Because I wasn’t ready to let it go.
My eating disorder was always my backup, my friend, and my source of self-confidence. Bad day at work? That’s ok, I had my eating disorder. And as long as the number on the scale was “good enough”, everything was fine. Got in a fender bender? That’s ok, an extra hour or two at the gym would make it all better. Whatever went wrong in my life, as long as I went back to my eating disorder at the end of the day, everything would be just fine.
It’s exhausting to live a double life. To try to be in recovery and to still be holding onto an eating disorder. Your mind is being pulled in two different directions at the same time. You literally fight with yourself about every decision that you come up against. Your eating disorder wants one thing and you want another. You are mentally and physically torn.
Fortunately for me, the real me finally won.
I realized that enough was enough. I was tired of fighting.
Shifting my perspective
On the day that this happened I had been having a particularly bad day. The thought came to me that I could just hit the gym and that would make my bad day all better. What happened next was astonishing: Nothing happened. I didn’t feel better. My bad day didn’t go away. Everything wasn’t fine.
This was the first time that my eating disorder wasn’t there for me, and it was terrifying…at first.
Ten years of therapy did not go wasted in the following moments. I had a mental tool kit of coping skills just waiting to be used. I called a few friends, made an appointment with my therapist, and had an evening full of self-care.
Since that day,
I have made moving forward my only option. I realized that I was ready to let go, to not look back.

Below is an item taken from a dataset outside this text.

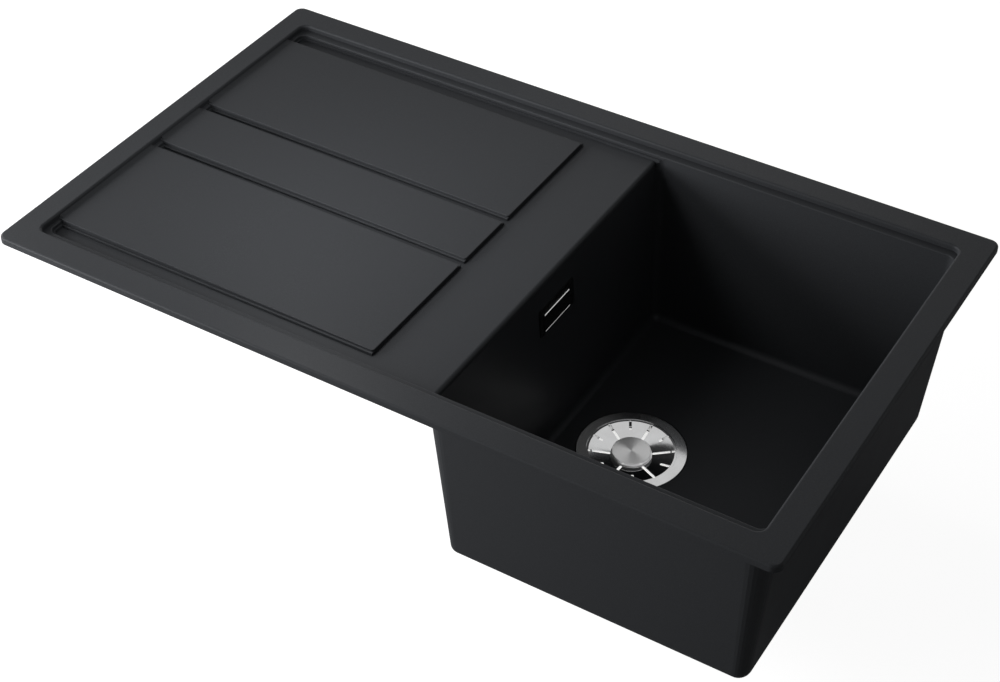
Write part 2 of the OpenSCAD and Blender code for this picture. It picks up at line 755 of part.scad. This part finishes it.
// A turned knob, hollow underneath, with a socket for the stem
module knob() {
    hub_z = dish_low_z + steel + fit_gap;
    color("silver") translate([waste_x, 0, floor_z]) rotate_extrude() difference() {
        pad_edge(knob_r, knob_skirt_z, knob_top_z, press_bevel);
        translate([bush_collar_r, knob_skirt_z - over])
            square([knob_r - knob_wall - bush_collar_r, knob_roof_z - knob_skirt_z + over]);
        translate([0, knob_skirt_z - over]) square([bush_collar_r + over, hub_z - knob_skirt_z + over]);
        translate([0, knob_skirt_z]) square([stem_r, knob_roof_z - knob_skirt_z]);
    }
}

module stem() {
    color("silver") translate([waste_x, 0, floor_z + plug_disc_z])
        cylinder(r = stem_r, h = knob_roof_z - plug_disc_z);
}

module plug_plate() {
    color("#303030") translate([waste_x, 0, floor_z]) {
        tube(plug_disc_r, stem_r, plug_disc_z, plug_disc_z + plug_disc);
        tube(bush_r, stem_r, plug_disc_z + plug_disc, plug_top_z);
    }
}

module plug_nut() {
    color("silver") translate([waste_x, 0, floor_z + plug_top_z]) difference() {
        cylinder(r = bush_r, h = plug_nut_t, $fn = 6);
        translate([0, 0, -over]) cylinder(r = stem_r, h = plug_nut_t + 2 * over);
    }
}

module plug_seal() {
    color("#1c1c1c") translate([waste_x, 0, floor_z])
        tube(plug_seal_r, plug_ring_inner_r, plug_low_z, plug_disc_z);
}

// Frame let into the wall round the cover
module overflow_frame() {
    color("#161616") on_wall() difference() {
        wall_block(plate_floor, plate_proud, overflow_width, overflow_height, plate_corner);
        at_cover() wall_block(plate_floor - over, plate_proud + over, opening_w, opening_h, plate_corner);
    }
}

// Back plate behind frame and cover, with the port and the screw holes
module overflow_plate() {
    color("#161616") on_wall() difference() {
        wall_block(plate_proud - plate_t, plate_floor, overflow_width, overflow_height, plate_corner);
        at_cover() wall_block(-plate_t - over, over, port_w, port_h, plate_corner);
        each_screw(-plate_t - over, over, screw_r + thread_gap);
    }
}

// Cover that stands off the back plate on four pegs
module overflow_cover() {
    face_x = plate_proud + cover_proud;
    color("#161616") on_wall() at_cover() {
        wall_block(face_x - cover_t, face_x, cover_width, cover_height, plate_corner / 2);
        for (sy = [-1, 1], sz = [-1, 1])
            translate([plate_floor, sy * screw_y, sz * (cover_height / 2 - plate_corner)])
                rotate([0, 90, 0]) cylinder(r = peg_r, h = face_x - cover_t / 2 - plate_floor);
    }
}

// Two bright round bars, one in each gap, on pegs from the back plate
module overflow_bars() {
    color("silver") on_wall() at_cover() for (s = [-1, 1])
        translate([plate_proud, 0, s * bar_z]) {
            rotate([90, 0, 0]) cylinder(r = bar_r, h = 2 * (bar_y - bar_r), center = true);
            for (sy = [-1, 1]) {
                translate([0, sy * (bar_y - bar_r), 0]) sphere(r = bar_r);
                translate([plate_floor - plate_proud, sy * screw_y / 2, 0]) rotate([0, 90, 0])
                    cylinder(r = bar_r / 2, h = plate_proud - plate_floor);
            }
        }
}

module overflow_gasket() {
    color("#1c1c1c") on_wall() difference() {
        wall_block(-housing_back, -wall_t - wall_pad, overflow_width, housing_h, plate_corner);
        at_cover() wall_block(-housing_back - over, -wall_t, cover_width, cover_height, plate_corner);
    }
}

// Moulded box behind the wall, with posts for the screws and a socket underneath
module overflow_housing() {
    far_x = -housing_back - housing_depth;
    half_w = cover_width / 2;
    half_h = housing_h / 2 - housing_wall;
    color("#e8e8e6") difference() {
        union() {
            on_wall() {
                wall_block(-housing_back - housing_wall, -housing_back,
                    overflow_width, housing_h, plate_corner);
                slab(far_x, -housing_back - housing_wall / 2, -half_w - housing_wall, half_w + housing_wall,
                    -housing_h / 2, housing_h / 2, housing_corner);
                slab(far_x + 2 * housing_corner, -housing_back - housing_wall / 2, -half_w - housing_wall,
                    half_w + housing_wall, -housing_h / 2, housing_h / 2, plate_corner / 2);
            }
            translate([pipe_x, 0, socket_z]) cylinder(r = socket_outer_r, h = socket_length + housing_h / 4);
        }
        on_wall() difference() {
            union() {
                slab(far_x + housing_wall, -housing_back - housing_wall, -half_w, half_w, -half_h, half_h,
                    housing_corner - housing_wall);
                slab(far_x + 2 * housing_corner, -housing_back + over, -half_w, half_w, -half_h, half_h,
                    plate_corner / 2);
            }
            each_screw(far_x, -housing_back, screw_r + housing_wall);
        }
        on_wall() each_screw(far_x + housing_wall, -housing_back + over, screw_r);
        translate([pipe_x, 0, socket_z - over]) {
            cylinder(r = socket_r, h = socket_length + over);
            cylinder(r = pipe_r - pipe_wall, h = socket_length + housing_h / 2);
        }
    }
}

module overflow_screws() {
    tip_x = -housing_back - housing_depth / 2;
    color("silver") on_wall() {
        each_screw(tip_x, plate_floor, screw_r);
        each_screw(plate_floor, plate_floor + screw_head_t, screw_head_r);
    }
}

// Rigid pipe: down from the housing, one bend, then along to the waste body
module overflow_pipe() {
    inner_r = pipe_r - pipe_wall;
    low_z = inlet_z + bend_r;
    color("#e8e8e6") {
        translate([pipe_x, 0, 0]) tube(pipe_r, inner_r, low_z, socket_z + socket_length - fit_gap);
        translate([pipe_x + bend_r, 0, low_z]) rotate([90, 0, 0]) rotate([0, 0, 180])
            rotate_extrude(angle = 90) translate([bend_r, 0]) difference() {
                circle(pipe_r);
                circle(inner_r);
            }
        translate([0, 0, inlet_z]) rotate([0, 90, 0])
            tube(pipe_r, inner_r, pipe_x + bend_r, inlet_x + socket_length - fit_gap);
    }
}

// Union nut with finger ribs, closed at one end round the pipe
module union_nut() {
    difference() {
        union() {
            cylinder(r = nut_r - nut_rib, h = nut_length);
            for (i = [0 : nut_ribs - 1])
                rotate([0, 0, 360 / nut_ribs * i]) translate([nut_r - 2 * nut_rib, -nut_rib, 0])
                    cube([2 * nut_rib, 2 * nut_rib, nut_length]);
        }
        translate([0, 0, -over]) cylinder(r = socket_r, h = nut_length + 2 * over);
        translate([0, 0, socket_wall]) cylinder(r = socket_outer_r + thread_gap, h = nut_length);
    }
}

module pipe_washer() {
    tube(socket_outer_r, pipe_r + running_gap, 0, washer_t);
}

module pipe_nut_upper() {
    color("#d8d8d4") translate([pipe_x, 0, socket_z - washer_t - socket_wall]) union_nut();
}

module pipe_washer_upper() {
    color("#1c1c1c") translate([pipe_x, 0, socket_z - washer_t]) pipe_washer();
}

module pipe_nut_lower() {
    color("#d8d8d4") translate([inlet_x - washer_t - socket_wall, 0, inlet_z]) rotate([0, 90, 0]) union_nut();
}

module pipe_washer_lower() {
    color("#1c1c1c") translate([inlet_x - washer_t, 0, inlet_z]) rotate([0, 90, 0]) pipe_washer();
}

// A bent steel strap that turns on its screw, with two teeth on its toe
module clip(x, y, heading) {
    toe_x = clip_arm - clip_strap;
    color("silver") translate([x, y, clip_z]) rotate([0, 0, heading]) difference() {
        union() {
            linear_extrude(clip_strap) {
                circle(clip_width / 2);
                translate([0, -clip_width / 2]) square([clip_arm, clip_width]);
            }
            translate([toe_x, -clip_width / 2, 0]) cube([clip_strap, clip_width, toe_height]);
            for (s = [-1, 1])
                translate([toe_x, s * clip_width / 4, toe_height]) rotate([0, 90, 0])
                    cylinder(r = tooth_r, h = clip_strap, $fn = 4);
        }
        translate([0, 0, -over])
            cylinder(r = clip_screw_r - thread_gap + running_gap, h = clip_strap + 2 * over);
    }
}

module clip_front_left() {
    clip(clip_x0, -clip_y, 0);
}

module clip_front_right() {
    clip(clip_x1, -clip_y, 180);
}

module clip_back_left() {
    clip(clip_x0, clip_y, 0);
}

module clip_back_right() {
    clip(clip_x1, clip_y, 180);
}

module clip_screws() {
    color("silver") each_clip() {
        translate([0, 0, clip_washer_z - clip_head_t]) cylinder(r = clip_head_r, h = clip_head_t, $fn = 6);
        translate([0, 0, clip_washer_z - clip_head_t / 2])
            cylinder(r = clip_screw_r - thread_gap, h = clip_seat_z + insert_length - over - clip_washer_z);
    }
}

module clip_inserts() {
    color("goldenrod") each_clip()
        tube(clip_screw_r + insert_wall, clip_screw_r, clip_seat_z, clip_seat_z + insert_length);
}

module clip_washers() {
    color("silver") each_clip()
        tube(clip_width / 2, clip_screw_r, clip_washer_z, clip_washer_z + clip_strap);
}

sink_body();
rim_seal();
overflow_frame();
overflow_cover();
overflow_bars();
overflow_plate();
overflow_gasket();
overflow_housing();
overflow_screws();
overflow_pipe();
pipe_nut_upper();
pipe_nut_lower();
pipe_washer_upper();
pipe_washer_lower();
strainer_flange();
flange_seal();
floor_seal();
waste_body();
waste_inlet();
waste_outlet();
clamp_screw();
clamp_insert();
basket_dish();
basket_sieve();
guide_bush();
bush_nut();
knob();
stem();
plug_plate();
plug_nut();
plug_seal();
clip_front_left();
clip_front_right();
clip_back_left();
clip_back_right();
clip_screws();
clip_inserts();
clip_washers();
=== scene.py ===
import json
import math
import bpy
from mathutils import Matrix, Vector


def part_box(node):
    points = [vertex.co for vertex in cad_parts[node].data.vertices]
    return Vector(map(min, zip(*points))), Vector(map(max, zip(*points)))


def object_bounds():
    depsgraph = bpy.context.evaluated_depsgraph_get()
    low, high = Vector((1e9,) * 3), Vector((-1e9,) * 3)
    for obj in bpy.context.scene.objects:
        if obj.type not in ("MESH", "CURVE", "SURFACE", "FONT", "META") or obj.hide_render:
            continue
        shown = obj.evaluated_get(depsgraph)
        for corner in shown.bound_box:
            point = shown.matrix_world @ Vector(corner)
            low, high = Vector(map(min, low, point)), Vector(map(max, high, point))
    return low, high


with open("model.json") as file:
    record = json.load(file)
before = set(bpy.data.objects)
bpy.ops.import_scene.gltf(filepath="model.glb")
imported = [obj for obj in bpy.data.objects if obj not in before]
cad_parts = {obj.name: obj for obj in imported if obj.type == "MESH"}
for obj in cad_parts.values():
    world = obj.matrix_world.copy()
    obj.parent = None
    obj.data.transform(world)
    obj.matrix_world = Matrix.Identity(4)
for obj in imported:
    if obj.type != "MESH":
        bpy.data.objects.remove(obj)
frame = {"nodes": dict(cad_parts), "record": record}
cad_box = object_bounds()
nodes = frame["nodes"]
scene = bpy.context.scene

# Lengths are in metres. A texture's scale is the number of its features in a metre.
WHITE = (1.0, 1.0, 1.0)

# ---------------------------------------------------------------- materials
# The dark casting: the tones of its grain by their place on the ramp, and its cool cast
CAST_TONES = [(0.30, 0.034), (0.55, 0.040), (0.74, 0.050)]
CAST_TINT = (0.935, 0.985, 1.075)
CAST_GRAIN = {"scale": 1400.0, "detail": 2.0, "rough": 0.6}
CAST_GRAIN_BUMP = {"strength": 0.25, "distance": 0.0002}
CAST_PITS_SCALE = 900.0
CAST_PITS_BUMP = {"strength": 0.12, "distance": 0.0002}
CAST_CLOUDS_SCALE = 22.0
CAST_ROUGHNESS = (0.40, 0.46)
CAST_SPECULAR = 0.08

# Where the dark and the light tone lie on the ramp of every other material
TONE_PLACES = (0.3, 0.7)

PLASTIC_CLOUDS_SCALE = 60.0
PLASTIC_GRAIN = {"scale": 900.0, "detail": 2.0}
PLASTIC_BUMP = {"strength": 0.15, "distance": 0.0002}
PLASTIC_SPREAD = 0.05

RUBBER_PLACES = (0.35, 0.65)
RUBBER_GRAIN = {"detail": 4.0, "rough": 0.7}
RUBBER_BUMP = {"strength": 0.3, "distance": 0.0003}
RUBBER_ROUGHNESS = (0.75, 0.9)
SEAL_GRAIN_SCALE = 1200.0
FOAM_GRAIN_SCALE = 800.0

STEEL_CLOUDS_SCALE = 45.0
STEEL_GRAIN_SCALE = 300.0
STEEL_BUMP = {"strength": 0.04, "distance": 0.0001}
STEEL_ROUGHNESS_SHARES = (0.85, 1.15)

TURNED_TONES = (0.84, 0.97)
TURNED_RINGS = {"Scale": 2600.0, "Detail": 4.0}
TURNED_BUMP = {"strength": 0.2, "distance": 0.0001}
TURNED_ROUGHNESS = (0.30, 0.40)
TURNED_ANISOTROPY = 0.85

# The milky plastic seen through the strainer's slots: its tones, its roughness and the strength of
# its painted glow, an emission though the part is no lamp
GLOWING_CLOUDS_SCALE = 80.0
GLOWING_GRAIN_SCALE = 500.0
GLOWING_ROUGHNESS = (0.35, 0.5)
PAINTED_GLOW = 0.7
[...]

Of course I still have my ups and downs, but I constantly remind myself that falling back is not an option. It’s like that scene in a movie where the main character looks back and watches the bridge that they just ran across is on fire and falling into a rushing river hundreds of feet below. There’s nothing safe about that!
Warriors, I encourage you to look forward too.
Look forward to your life, your friends and loved ones, your passions and dreams. They’re not behind you, they’re in front of you! I promise that forward is full of potential. I’m still on my journey forward and away from my eating disorder, and I can tell you, I’ve never been so happy to travel solo.